Melbourne Victory and Sydney FC were left in no doubt about the enormity of their task to leave their mark on the AFC Champions League after Newcastle Jets' heavy loss in Japan.
Ernie Merrick's men were outplayed, outclassed and outmanoeuvred by slick Kashima Antlers in a final play-off for a spot in the competition proper.
The Antlers won comfortably 4-1 but it was not just the result that hurt the A-League representatives.
It was the ease with which the Japanese outfit swatted the feeble Jets - whose best player was goalkeeper Glen Moss - to once again show the chasm in speed, class and organisation that still exists between the cream of the J.League and that of the A-League.
Kashima's romp was more remarkable because the Japanese team are still in pre-season.
The J.League kicks off this weekend while the Jets have four months of competitive football in their legs.
It was not supposed to end like that, with the home team well on top and the visitors hanging on to limit the damage, even allowing for the chasm in spending power of both sides.
The J.League is probably the strongest domestic championship in Asia but the same can be said of China's Super League and Korea's K League.

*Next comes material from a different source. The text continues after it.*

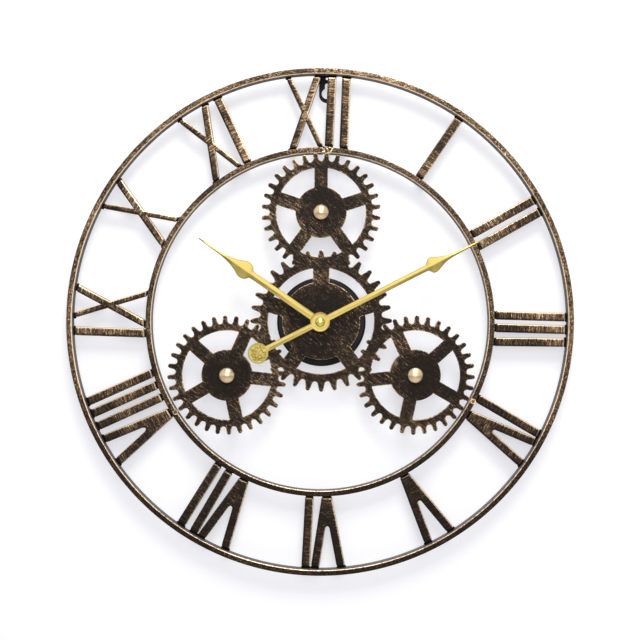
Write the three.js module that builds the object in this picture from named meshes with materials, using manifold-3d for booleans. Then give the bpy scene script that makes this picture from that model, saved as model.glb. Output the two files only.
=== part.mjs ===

Australian clubs have suffered a few batterings in those parts of Asia over the years. This one in Kashima was another.
Kevin Muscat and Steve Corica will come up against more of the same when their respective teams commence their Asian campaign in early March.
Victory are in Group F and will face former Asian champions Guangzhou Evergrande of China, Daegu FC of the Korean Republic and Japan's Sanfrecce Hiroshima.
Their first match is against Daegu at AAMI Park on Tuesday, March 5.
Sydney will pit their strengths in Group H with Chinese champions Shanghai SIPG, Emperor's Cup winners Kawasaki Frontale and Ulsan Hyundai of the Korea Republic.
Their first game is against Ulsan at Kogarah on Wednesday, March 6.
AFC rules stipulate that Victory and Sydney can select four foreigners each as long as one of them is Asian.
Muscat's squad includes front-third internationals Keisuke Honda, Ola Toivonen and Kosta Barbarouses.
Corica will name his squad early next week. His choice of foreigners is expected to be Milos Ninkovic, Adam Le Fondre, Siem de Jong and Reza Ghoochannejhad.
Both coaches will go into the tournament knowing that they will have their work cut out to reach the knockout phase.
They will rely on the experience and know-how of their old guard to help them steer through the group phase minefield.
Both clubs have always entered the tournament with high hopes on the back of successful domestic seasons but they invariably failed to go very far in the tournament.
They occasionally scored some magnificent victories at home and abroad but they never made it as far as the quarter-finals, for example.
Can they do it this time?
Maybe, maybe not. Asia is not getting any easier, that's for sure.